La société civile est à l’heure de la réflexion constructive et des propositions, prenant de plus en plus ouvertement part au débat au risque de heurter certaines sensibilités politiques. Elle le fait devant l’incurie des politiciens qui ont choisi d’enjamber ses angoisses pour ne penser qu’au pouvoir. En cinq ans, le centre de la contradiction s’est déplacé du nord vers le centre du Mali, avec de nouveaux acteurs et de nouvelles complications. On est parti des revendications territoriales de l’AZAWAD pour arriver à des velléités islamistes avec le tandem Iyad – Koufa. Ce glissement va bouleverser toute la donne de départ car, si la France est prête à s’accommoder d’une rébellion séparatiste, elle n’est pas disposée à tolérer un Etat islamique. Dans le même temps, le Mali qui est un pays fortement islamisé se trouve en réalité plus contrarié par l’atteinte à l’intégrité de son territoire que par des querelles dogmatiques sur l’Islam.
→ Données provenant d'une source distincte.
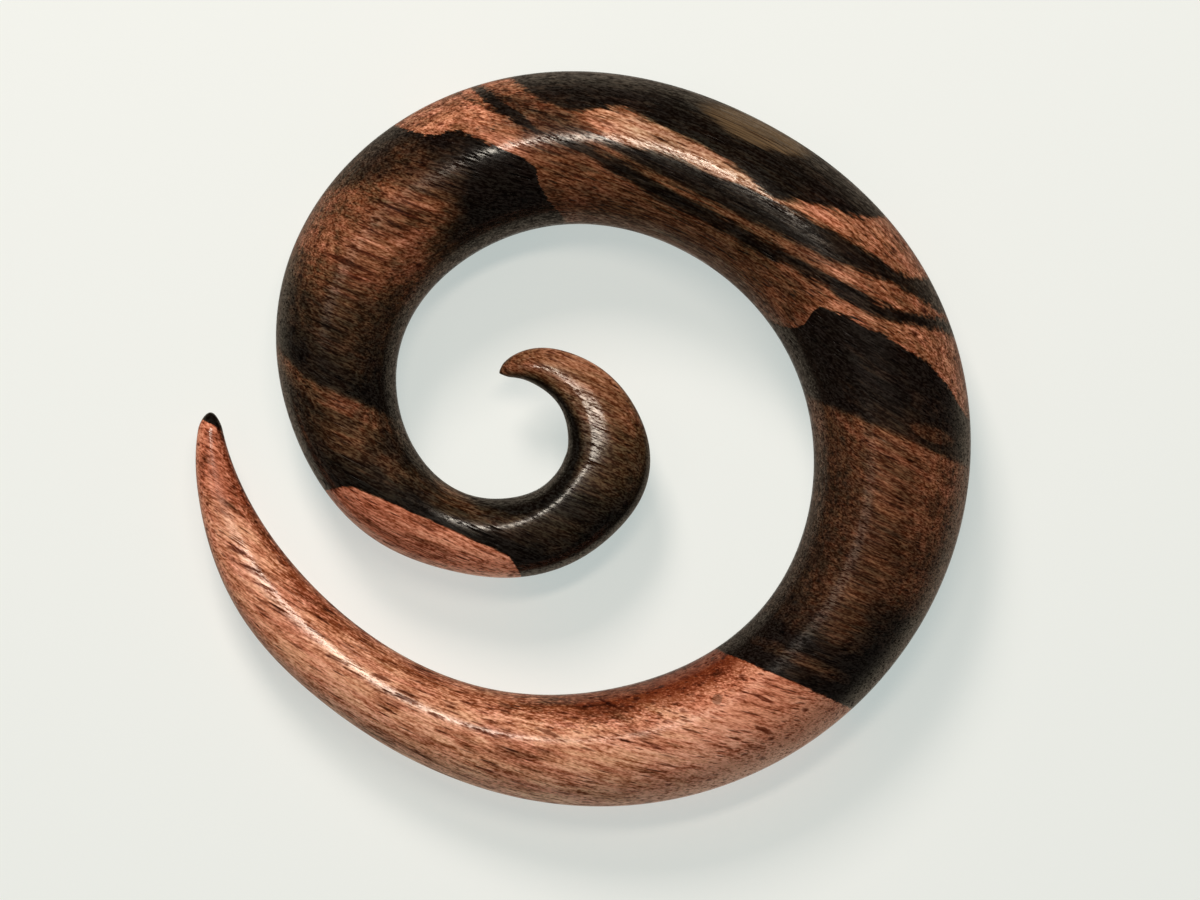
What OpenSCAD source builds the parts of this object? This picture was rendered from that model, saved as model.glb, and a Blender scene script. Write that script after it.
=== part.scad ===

Alors, a-t-on eu raison de traiter les deux questions, celle de l’AZAWAD et celle de l’Islamisme de la même manière en nous alignant sur la position française ? Que propose l’opposition politique sur la question ? C’est tout le sens du bourbier dans lequel le pays et ses voisins du Sahel se trouvent empêtrés en ce moment. La France peut discuter avec les mouvements rebelles et peser parfois sur leurs décisions, mais elle n’a aucune emprise sur les groupes islamistes. Le Mali a aujourd’hui les moyens de traiter les deux questions : l’AZAWAD avec l’appui de la communauté internationale, la gestion de l’Islamisme avec celui des leaders religieux. Au Mali, on n’a pas la même compréhension de la laïcité qu’en Occident. La référence à Dieu est toujours présente dans tout ce que nous entreprenons. C’est déjà une bonne base de discussion.
De toute évidence, l’ardeur des Islamistes ne faiblira pas tant que des puissances étrangères seront militairement présentes dans le Sahel. Cette présence réveille de vieux démons. Le Mali qui est un vieux pays depuis longtemps acquis à l’Islam devrait privilégier la négociation.